**RAW DATA**
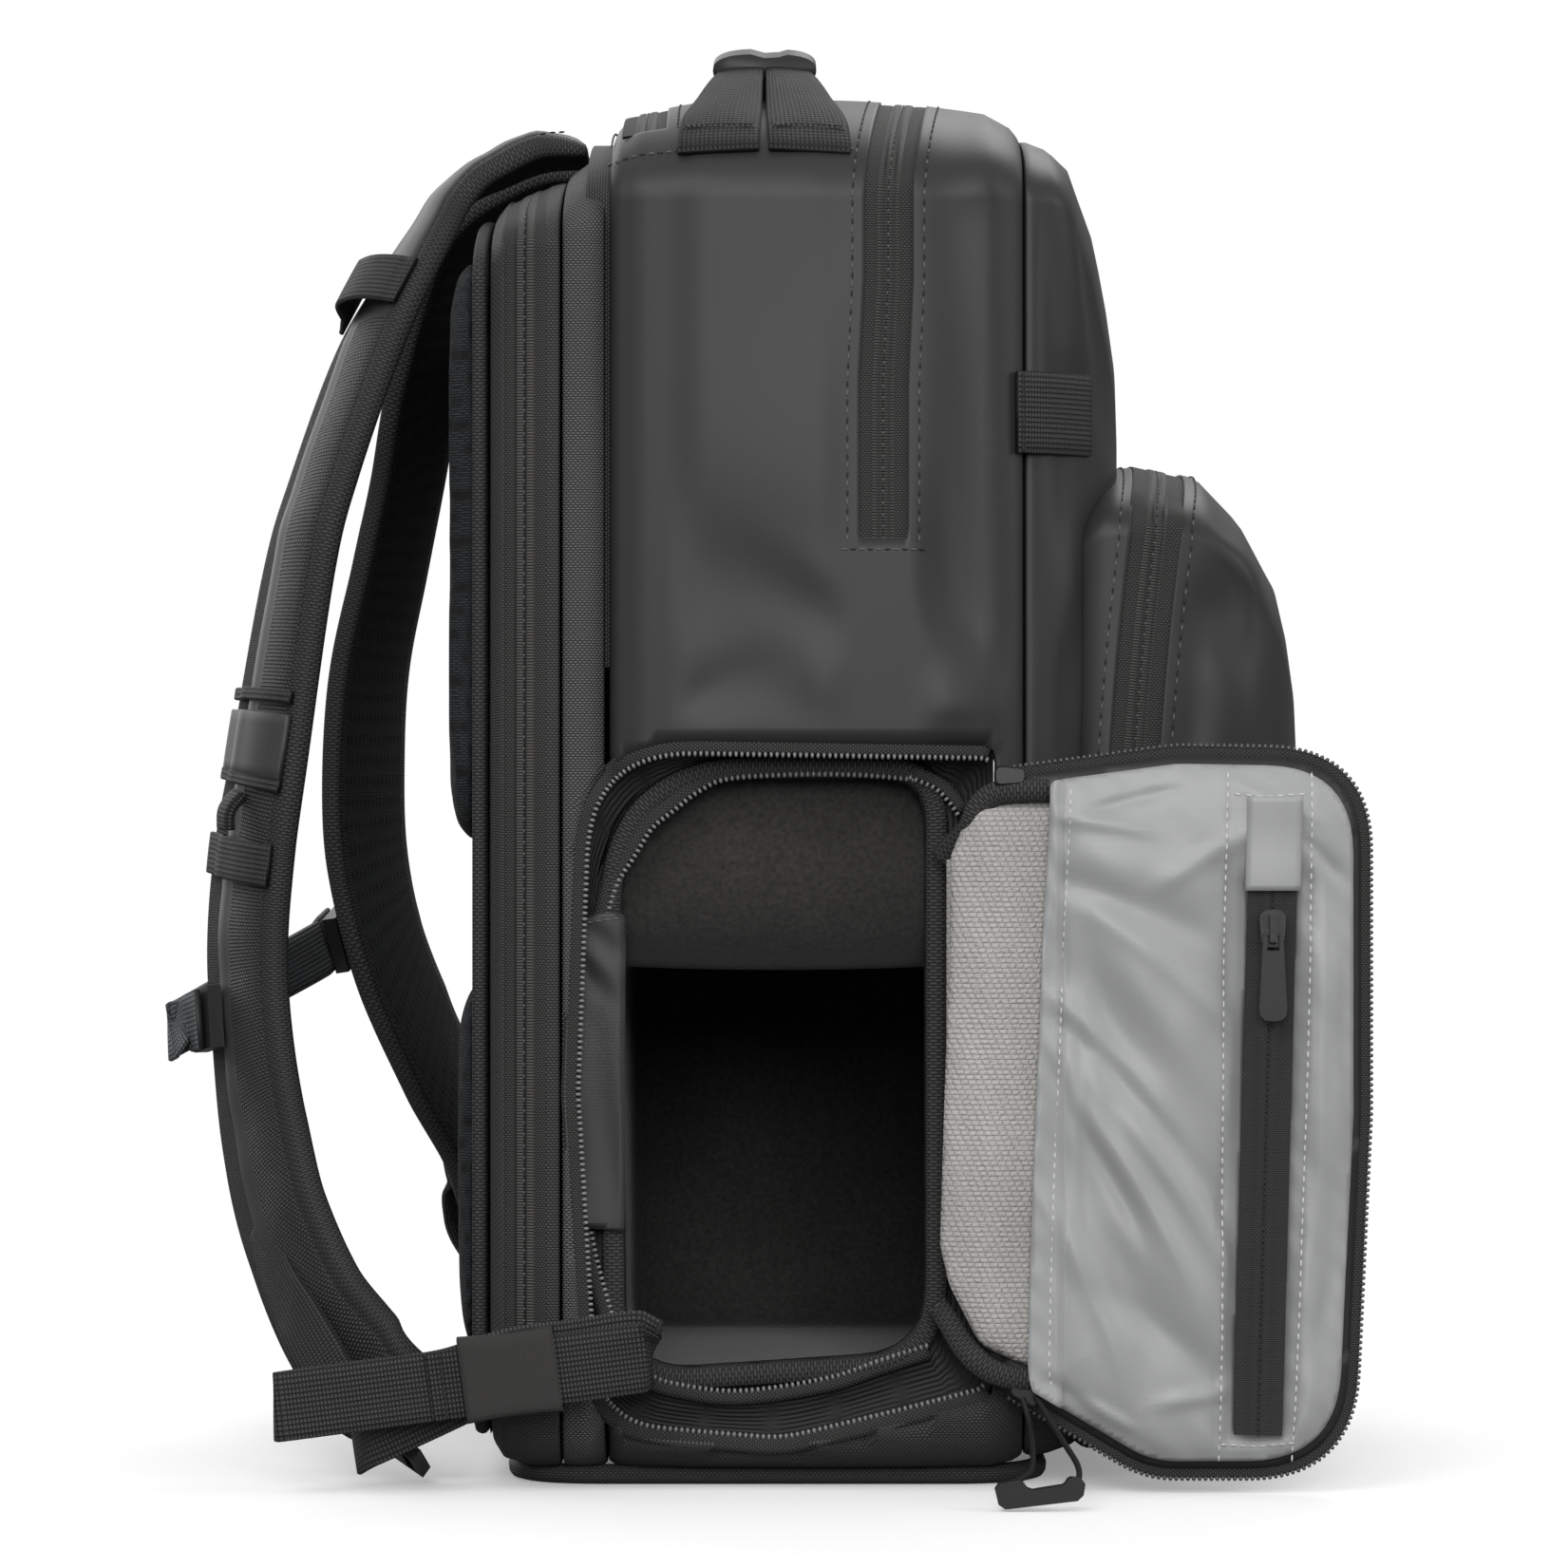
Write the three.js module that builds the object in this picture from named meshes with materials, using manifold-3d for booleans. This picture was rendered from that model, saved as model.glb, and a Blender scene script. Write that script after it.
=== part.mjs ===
// A camera backpack of about 25 litres, standing on its base with its side camera door folded open.
// Millimetres. +Z is up, +X points to the bag's outer front, away from the wearer,
// and -Y is the "near" side, which has the camera door. The origin is the middle of the base's flat face.
import * as THREE from 'three';
import { mergeVertices } from 'three/addons/utils/BufferGeometryUtils.js';
import Module from 'manifold-3d';

const wasm = await Module();
wasm.setup();

// Driving sizes of the whole bag
const BAG_HALF_WIDTH = 140;
const BAG_HEIGHT = 426;
const SHOULDER_DROP = 42;
const SHOULDER_HEIGHT = BAG_HEIGHT - SHOULDER_DROP;
const BASE_THICKNESS = 5;
const CLEARANCE = 0.3;

// Depths of the compartments, counted along X from the seam between gusset and main compartment
const SEAM_X = -53;
const MAIN_DEPTH = 125;
const GUSSET_DEPTH = 13;
const LAPTOP_DEPTH = 22;
const FRONT_DEPTH = 32;
const POCKET_DEPTH = 72;
const POCKET_LAP = 16;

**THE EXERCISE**
Copy down the material exactly as written.

**TASK SOLUTION**
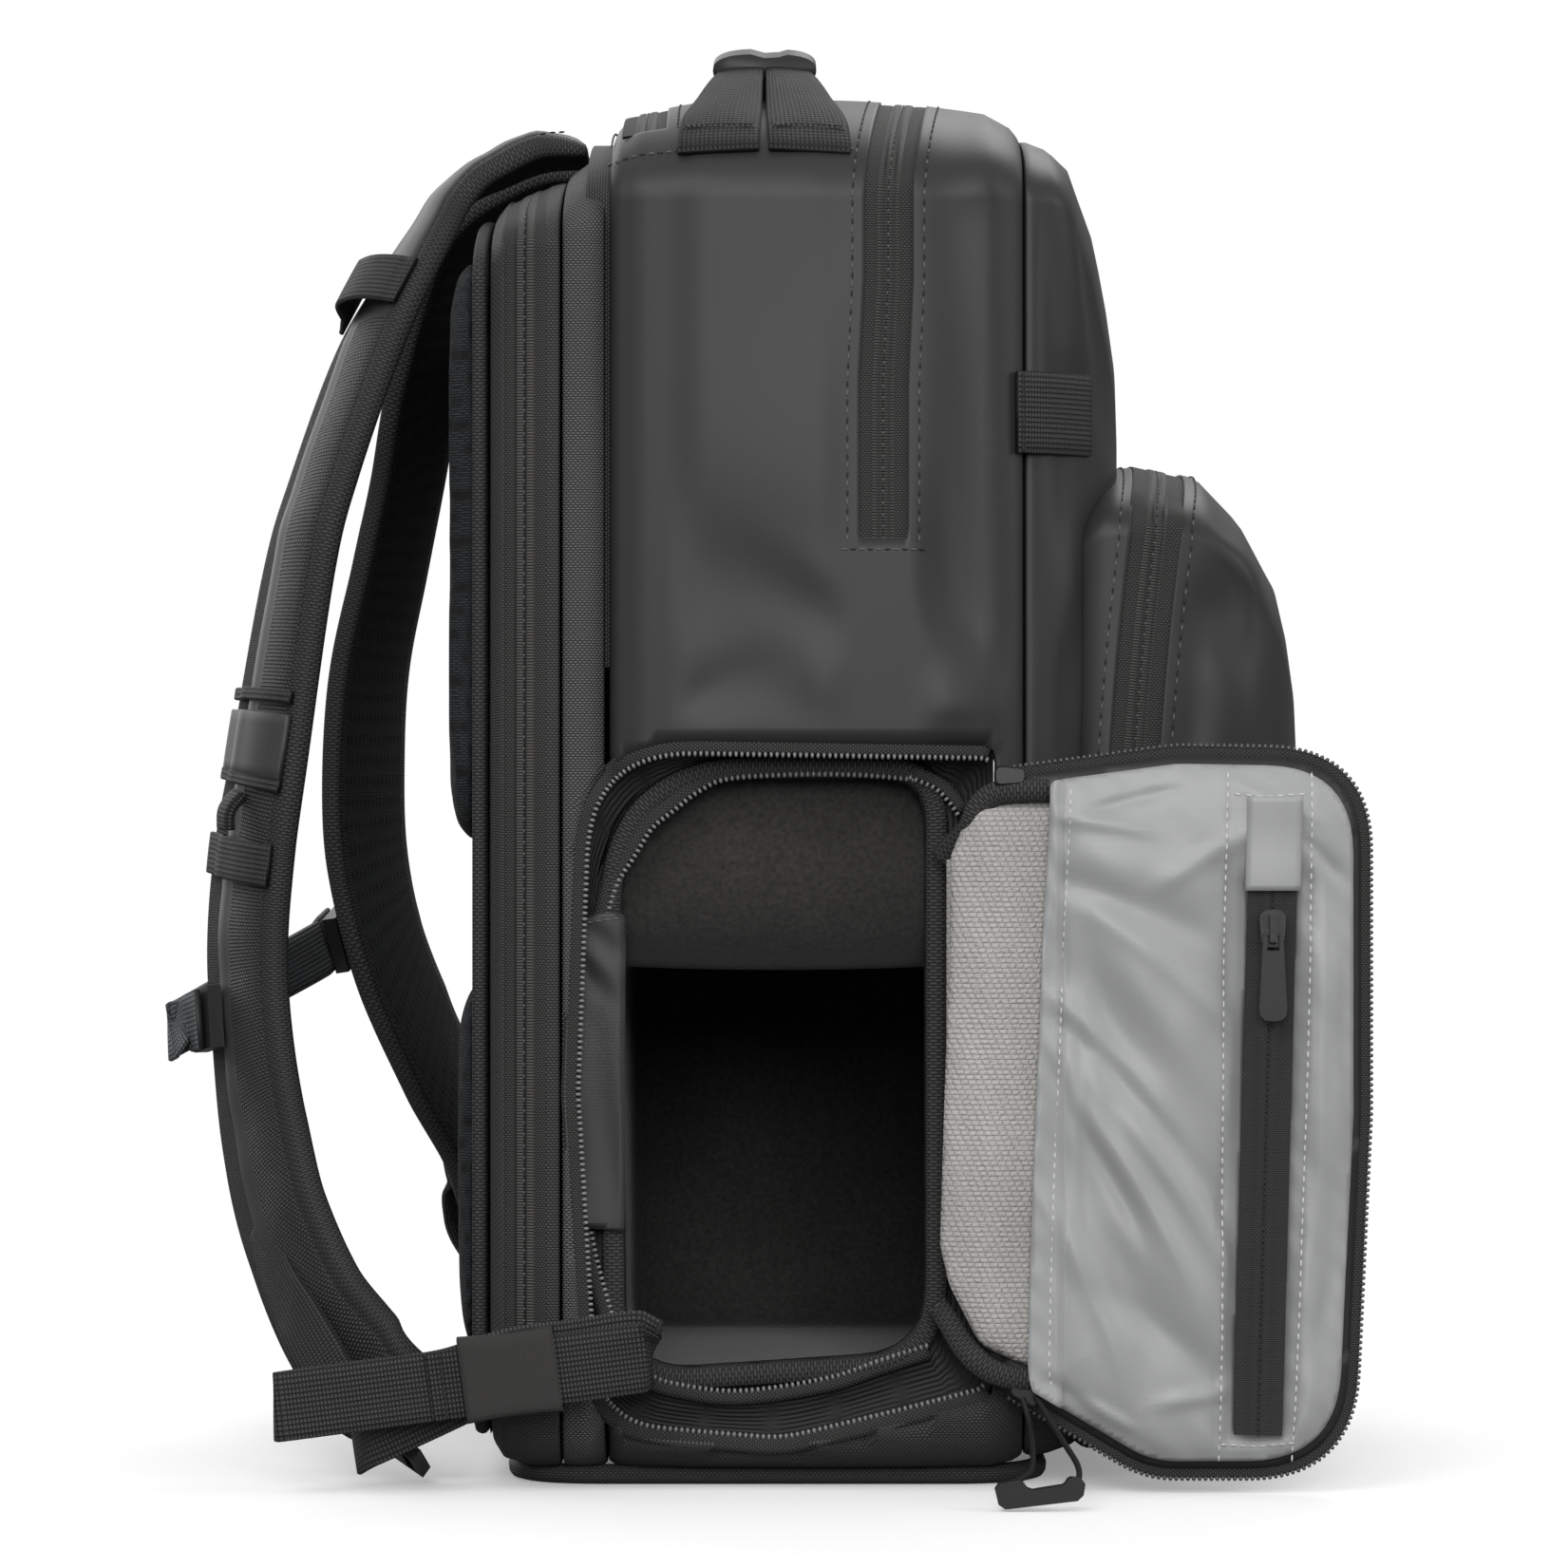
Write the three.js module that builds the object in this picture from named meshes with materials, using manifold-3d for booleans. This picture was rendered from that model, saved as model.glb, and a Blender scene script. Write that script after it.
=== part.mjs ===
// A camera backpack of about 25 litres, standing on its base with its side camera door folded open.
// Millimetres. +Z is up, +X points to the bag's outer front, away from the wearer,
// and -Y is the "near" side, which has the camera door. The origin is the middle of the base's flat face.
import * as THREE from 'three';
import { mergeVertices } from 'three/addons/utils/BufferGeometryUtils.js';
import Module from 'manifold-3d';

const wasm = await Module();
wasm.setup();

// Driving sizes of the whole bag
const BAG_HALF_WIDTH = 140;
const BAG_HEIGHT = 426;
const SHOULDER_DROP = 42;
const SHOULDER_HEIGHT = BAG_HEIGHT - SHOULDER_DROP;
const BASE_THICKNESS = 5;
const CLEARANCE = 0.3;

// Depths of the compartments, counted along X from the seam between gusset and main compartment
const SEAM_X = -53;
const MAIN_DEPTH = 125;
const GUSSET_DEPTH = 13;
const LAPTOP_DEPTH = 22;
const FRONT_DEPTH = 32;
const POCKET_DEPTH = 72;
const POCKET_LAP = 16;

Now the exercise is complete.